Pipeline Architecture for Data Ingestion

Production pipelines usually involve multiple stages:

Data Source
     ↓
Async Fetch
     ↓
Queue
     ↓
Processing Workers
     ↓
Storage Layer

This architecture provides several advantages:

Decoupled ingestion and processing
Fault tolerance
Scalable throughput

Example pipeline using asyncio.Queue:

import asyncio

queue = asyncio.Queue()

async def producer(urls):
    for url in urls:
        data = await fetch(url)
        await queue.put(data)

async def consumer():
    while True:
        data = await queue.get()
        process(data)
        queue.task_done()

Start workers:

async def main():
    producers = [producer(urls)]
    consumers = [consumer() for _ in range(5)]

    await asyncio.gather(*producers)
    await queue.join()

This creates a parallel ingestion pipeline where producers and consumers operate independently.

CPU-Bound Workloads: Introducing Multiprocessing

Async IO handles network operations well.

But tasks like:

Heavy parsing
ML inference
Data transformation
Encryption

...are CPU-bound.

Async IO cannot fully utilize multiple CPU cores.

Solution → multiprocessing.

Example worker pool:

from multiprocessing import Pool

def transform(data):
    return heavy_processing(data)

with Pool(processes=4) as pool:
    results = pool.map(transform, dataset)

In production pipelines, a hybrid architecture is common:

Async ingestion → multiprocessing transformation

Example pattern:

async fetch → queue → process pool → storage

Reliable Pipelines: Retry and Error Handling

Real-world ingestion systems must handle failures:

Network errors
Timeouts
Rate limits
Corrupted responses

A robust retry strategy is essential.

Example retry wrapper:

import asyncio

async def fetch_with_retry(session, url, retries=3):
    for attempt in range(retries):
        try:
            async with session.get(url) as response:
                return await response.json()
        except Exception:
            if attempt == retries - 1:
                raise
            await asyncio.sleep(2 ** attempt)

Best practices include:

Exponential backoff
Request timeouts
Structured logging
Circuit breakers

These techniques keep pipelines stable under load.

Engineering Insight

A common mistake is attempting to parallelize everything.

The most efficient pipelines instead follow this rule:

Async for I/O
Multiprocessing for CPU
Queues for coordination

This separation of responsibilities creates systems that are:

Easier to scale
Easier to debug
Easier to maintain

In many production environments this architecture reduces processing time dramatically.

Example:

Original pipeline: 4 hours
Async pipeline: 45 minutes

The improvement comes not from faster code, but from better architecture.
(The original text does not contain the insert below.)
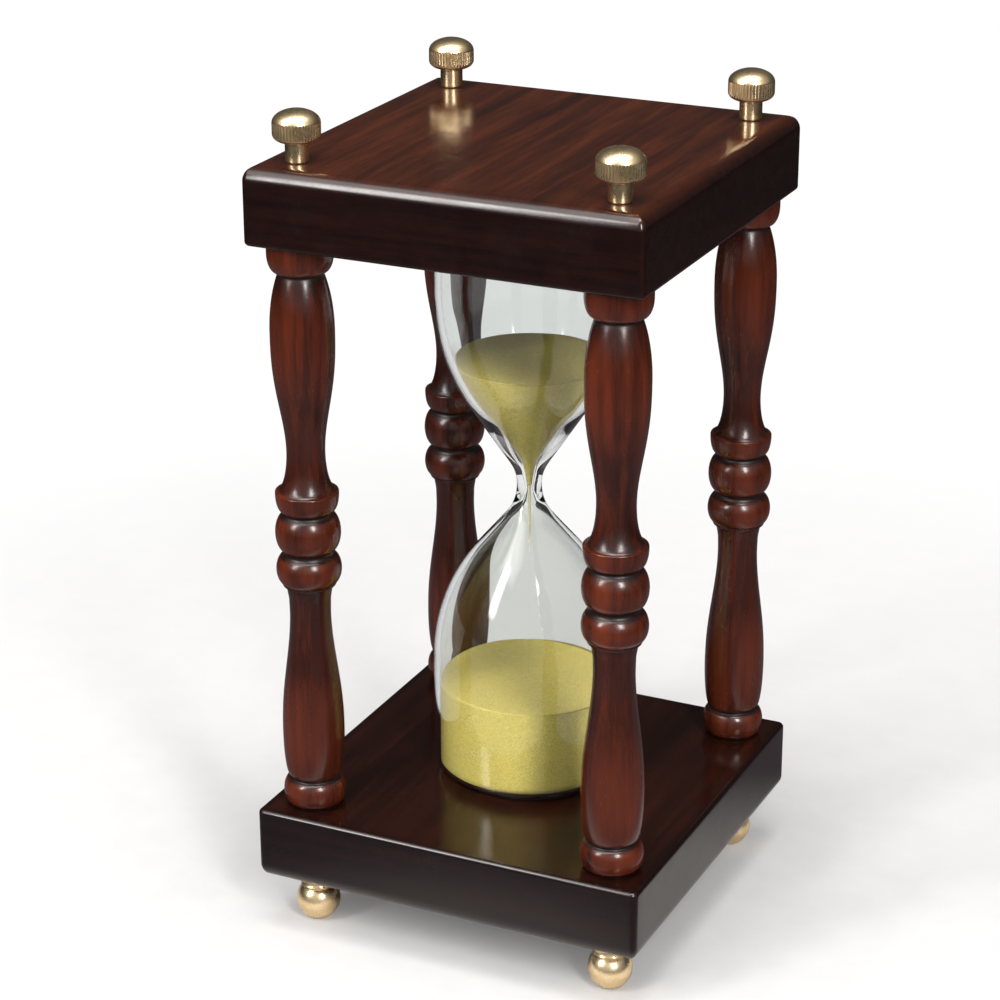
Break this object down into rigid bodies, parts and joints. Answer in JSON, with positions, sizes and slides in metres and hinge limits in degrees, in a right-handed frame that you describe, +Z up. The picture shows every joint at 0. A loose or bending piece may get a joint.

These patterns are essential for data ingestion for RAG systems.

Conclusion

High-throughput data ingestion systems require more than simple scripts.

Production pipelines rely on:

Asynchronous networking
Concurrent processing
Queue-based architectures
Robust error handling

Python provides excellent tools for building these systems through asyncio and multiprocessing.

By combining both paradigms, engineers can design pipelines capable of processing tens of thousands of records efficiently while maintaining reliability and scalability. These techniques are fundamental to building production embedding pipelines and building RAG systems in Python.